For many scientists, it’s only the beginning. When the LHC fires up again in 2015 at its highest-ever collision energy, theorists like Csaba Csaki, Cornell professor of physics, will be watching.

Earlier this year in Physical Review Letters, Csaki and colleagues theorized a possible solution to a longstanding mystery bolstered by the recent discovery of the Higgs – a way to preserve the theory of supersymmetry, a popular, but experimentally unproven, extension of the Standard Model of particle physics.

Supersymmetry could help explain the unusual properties of the Higgs boson, why the strong and weak interactions of subatomic particles appear to be so different, as well as the origin of dark matter, which makes up a quarter of the universe.

The Standard Model deals with three of nature’s fundamental forces: strong, weak and electromagnetic, which govern the relationships between all the known subatomic particles.

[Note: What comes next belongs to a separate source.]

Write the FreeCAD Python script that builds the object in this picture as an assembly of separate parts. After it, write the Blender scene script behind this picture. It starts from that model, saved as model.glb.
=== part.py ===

Supersymmetry extends the Standard Model by  introducing new particles, called “superpartners”; every observed particle would have a corresponding superpartner, with similar properties to those of the observed particles, except heavier and with different spin values.

Some scientists think supersymmetry ought to be abandoned after the LHC failed to detect any of these superpartners; some of them, like the top quark’s superpartner, the “stop,” is predicted to be so light that the LHC should already have seen it.

In their paper, Csaki and colleagues counter that the particles may be hidden by the noise of other particles formed during the LHC’s unprecedented energy of proton-proton collisions.

Their idea has to do with a concept called R-parity. All observed particles are assumed to have positive R-parity, while the unobserved superpartners would be negative, implying that the superpartners cannot decay to ordinary particles exclusively.

Searching for the superpartners at the LHC, Csaki explained, has largely operated under the assumption that this R-parity is always exactly conserved. Csaki and colleagues pose a scenario in which R-parity is violated, and would result in a series of interactions giving rise to particle decays that would be nearly impossible to detect by the LHC’s current parameters.

“The upshot is that there are ways to hide supersymmetry at the LHC,” Csaki said. “If the signal isn’t very different from the background, it’s very hard to find them. That’s the problem.”

The LHC, when back online next year, is scheduled to run at a collision energy of 14 TeV (teraelectron volts) – about double the energy of previous runs. It could lead to ultimate proof of the theory of supersymmetry, which Csaki deems the “most beautiful” of the Standard Model extensions offered today – but science must make room for all possibilities.

“It’s very possible that supersymmetry is not the right theory, and that’s OK,” he said. “The important thing is to understand the way science works, to try and make the best guesses you can, and the experimentalists go and check it. … We have to make sure we are exploring every corner, and we shouldn’t leave some potentially reasonable theory out where things could be hiding.”